> _WHAT TO PRODUCE_
Quote verbatim every line from the line containing "Model this object" to the line containing "chin_sag = 8; // [5:1:12]", inclusive of both, and no other line.

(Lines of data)
___

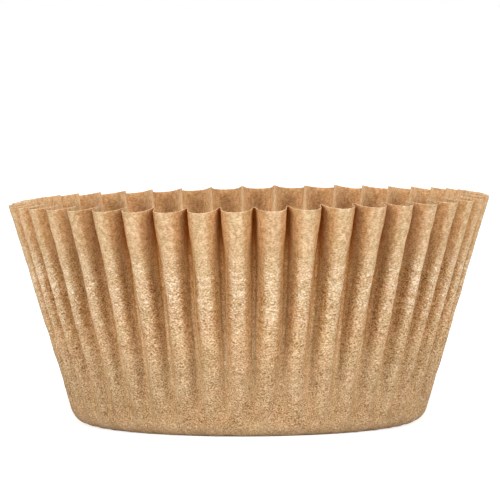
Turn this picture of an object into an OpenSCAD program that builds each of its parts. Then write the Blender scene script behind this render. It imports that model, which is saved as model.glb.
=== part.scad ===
// Paper cupcake liner: one round sheet of brown greaseproof paper, pressed into a pleated cup.
// Millimetres. +Z is up, and the origin is the centre of the underside of the floor.
// Every point of the cup keeps its distance along the sheet from the middle of the sheet,
// and the sheet's spare width is taken up by the pleats, so the cup would unfold flat.
// Only the creases are crimped a little shorter, which keeps them from standing far above the crests.

/* [Sheet] */
// Diameter of the flat round sheet before it is pressed
blank_d = 114.3; // [108:0.1:120]
// Thickness of the paper
paper_t = 0.08; // [0.06:0.01:0.15]

/* [Cup] */
// Diameter of the flat part of the floor
floor_d = 45.2; // [42:0.1:52]
// Radius of the round corner from the floor up into the wall
corner_r = 2.9; // [1:0.1:4]
// Lean of the pleat crests away from upright, in degrees
wall_lean = 16.7; // [13:0.1:20]

/* [Pleats] */
// Number of pleats round the wall
pleats = 42; // [36:2:48]
// How far the creases are closed at the rim: 0 is open like the crests, 1 would be folded shut
rim_close = 0.95; // [0:0.05:0.95]
// Distance below the rim at which the creases have opened out like the crests
open_below = 28; // [8:0.5:30]
// Share of the creases' extra height at the rim that their crimping takes away
crimp = 0.5; // [0:0.05:1]
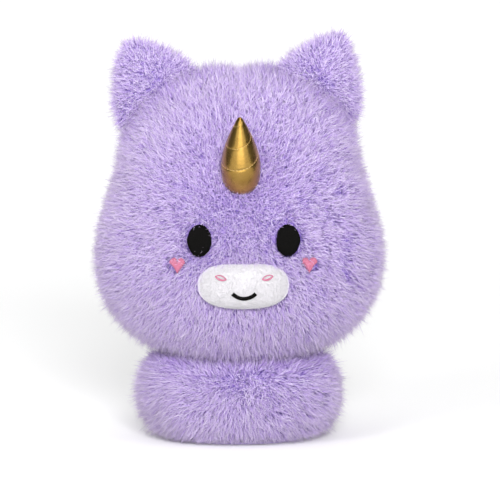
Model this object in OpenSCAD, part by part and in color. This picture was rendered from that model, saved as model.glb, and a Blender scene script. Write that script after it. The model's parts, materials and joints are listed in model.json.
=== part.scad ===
// Plush unicorn: a big stuffed head on a small stuffed base, with two ears, a horn and a sewn face.
// +Z is up, the face looks along -Y, and the origin is the middle of the flat underside.
// Left and right are as seen from the front, so the left ear is on the -X side.

/* [Head] */
// Half of the head's width at the cheeks, over the pile
head_half_w = 102; // [98:1:108]
// Half of the head's depth, front to back, over the pile
head_half_d = 72; // [68:1:76]
// Height of the crown above the floor, between the ears
crown_z = 264; // [260:1:270]
// How much lower the chin hangs than the sides of the neck crease
chin_sag = 8; // [5:1:12]

/* [Base] */
// Half of the base's width, over the pile
base_half_w = 73; // [70:1:78]
// Half of the base's depth, over the pile
base_half_d = 60; // [57:1:64]
// Height of the neck crease, where the head meets the base
neck_z = 63; // [61:1:65]

/* [Pile fabric] */
// Thickness of the pile fabric, from its backing to the tips
pile = 9; // [7:0.5:10]

/* [Ears] */
// Slope of the left ear's seam, in degrees from level
ear_slope_left = 40; // [36:1:46]
// Slope of the right ear's seam
ear_slope_right = 36; // [34:1:46]
// Half-thickness of an ear where it is thickest
ear_half_t = 14; // [12:0.5:15]

/* [Horn] */
// Length of the horn, from its seat to its tip
horn_len = 58; // [50:1:74]
// Radius of the horn at its seat
horn_r = 14; // [12:0.5:14.5]
// Rise of the horn above level, in degrees
horn_rise = 51; // [36:0.5:54]
// Sideways lean of the horn, in degrees, minus to the left
horn_side = -3; // [-5:1:5]

/* [Face] */
// Height of the eyes' middles
eye_z = 146; // [142:1:150]
// Distance of each eye from the middle
eye_x = 30.3; // [28:0.1:34]
// Half-width of an eye
eye_half_w = 8.2; // [7:0.2:9]
// Half-height of an eye
eye_half_h = 11; // [9:0.2:12]
// Height of the cheek hearts' middles
heart_z = 129; // [126:1:131]
// Distance of each heart from the middle
heart_x = 45.5; // [44:0.5:50]
// Height of the muzzle's middle
muzzle_z = 114.5; // [112:0.5:116]

/* [Motion] */
// Most that the head nods each way, in degrees
nod = 6; // [4:0.5:8]
// Most that an ear folds each way, in degrees
ear_fold = 22; // [10:1:25]
// Gap left between pieces that move on each other
gap = 0.4; // [0.3:0.1:0.6]

/* [Hidden] */

lilac = "#C3AEE6";
fibre_white = "#F4F4F0";
far = 800;                // a length past every side of the toy
ring_sides = 40;          // points round each ring of the head and the base
ear_sides = 24;           // points round each ring of an ear
roundness = 2.3;          // 2 is an ellipse, and more is squarer

// Each row: share of the height, share of the half-width, share of the half-depth.
head_rows = [
    [0, 0.61, 0.6], [0.025, 0.715, 0.71], [0.078, 0.84, 0.83], [0.135, 0.92, 0.91],
    [0.19, 0.97, 0.957], [0.27, 0.997, 0.99], [0.35, 1, 1], [0.46, 0.957, 0.985],
    [0.6, 0.88, 0.91], [0.74, 0.81, 0.78], [0.85, 0.72, 0.63], [0.92, 0.605, 0.49],
    [0.965, 0.46, 0.345], [0.99, 0.27, 0.19], [1, 0.06, 0.04]
];
base_rows = [
    [0, 0.62, 0.66], [0.05, 0.735, 0.765], [0.13, 0.845, 0.86], [0.28, 0.95, 0.955],
    [0.52, 1, 1], [0.72, 0.99, 0.985], [0.87, 0.95, 0.935], [0.96, 0.9, 0.87],
    [1, 0.85, 0.81]
];
sag_share = 0.35;         // the sag dies out at this share of the head's height
hinge_z = 56;             // height of the line that the head nods about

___

> _ANSWER IN FULL_
Model this object in OpenSCAD, part by part and in color. This picture was rendered from that model, saved as model.glb, and a Blender scene script. Write that script after it. The model's parts, materials and joints are listed in model.json.
=== part.scad ===
// Plush unicorn: a big stuffed head on a small stuffed base, with two ears, a horn and a sewn face.
// +Z is up, the face looks along -Y, and the origin is the middle of the flat underside.
// Left and right are as seen from the front, so the left ear is on the -X side.

/* [Head] */
// Half of the head's width at the cheeks, over the pile
head_half_w = 102; // [98:1:108]
// Half of the head's depth, front to back, over the pile
head_half_d = 72; // [68:1:76]
// Height of the crown above the floor, between the ears
crown_z = 264; // [260:1:270]
// How much lower the chin hangs than the sides of the neck crease
chin_sag = 8; // [5:1:12]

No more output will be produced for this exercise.